The Bigger Picture for the Windows Ecosystem
This memory pricing trend is more than a niche concern for PC builders. It has the potential to slow the PC refresh cycle, which Microsoft and its OEM partners count on to grow the Windows 11 installed base. If the cost of a well-equipped laptop climbs by $100 simply because of DRAM, many consumers and businesses will hang onto their existing machines longer. That could dent Windows 11 adoption just as Microsoft is preparing to roll out more AI features that require capable hardware.
At the same time, the AI boom that is driving up memory costs is also the reason Microsoft is investing so heavily in on-device AI. Qualcomm’s Snapdragon X Elite, Intel’s Lunar Lake, and AMD’s Strix Point all tout neural processing units designed for local AI tasks. Those NPUs need fast memory, and that memory is now more expensive. It is a circular dependency: the AI revolution demands more and faster RAM, and that demand drives up prices for the very hardware that delivers the AI experience.
A Market Reshaped by AI
Micron’s fiscal third quarter 2026 will be remembered as a turning point, a moment when the AI memory boom moved from a Wall Street narrative to a concrete force reshaping the entire semiconductor industry. Record revenue, record profit, and record margins tell a compelling story of success. But for Windows PC builders and buyers, that success translates directly into thinner wallets.

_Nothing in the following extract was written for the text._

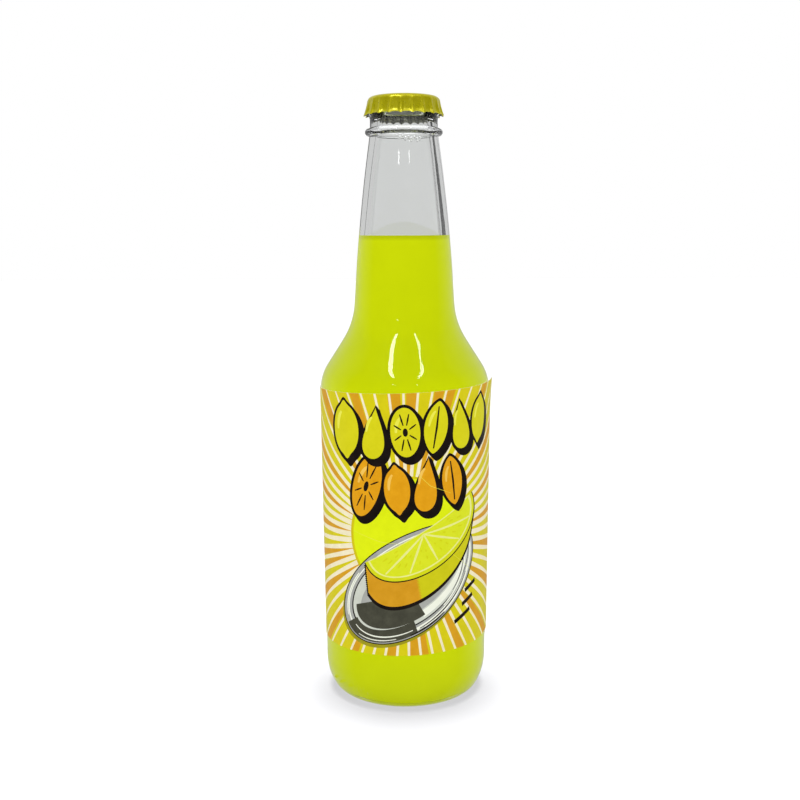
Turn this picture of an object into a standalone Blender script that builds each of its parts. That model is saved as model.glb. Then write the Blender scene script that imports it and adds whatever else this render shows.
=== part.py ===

The memory market has always been volatile, but AI has introduced a sticky, high-value demand stream that shows no signs of fading. Until new fabrication capacity can meaningfully outpace HBM’s insatiable appetite, conventional DRAM will remain a lower priority for manufacturers. That means higher costs for every Windows laptop, desktop, and upgrade kit.
In the end, whether you are assembling a budget office PC or a bleeding-edge gaming rig, the message from Micron’s earnings report is clear: budget more for memory. The AI boom is not just transforming data centers; it is quietly rewriting the price tag of the PC sitting on your desk.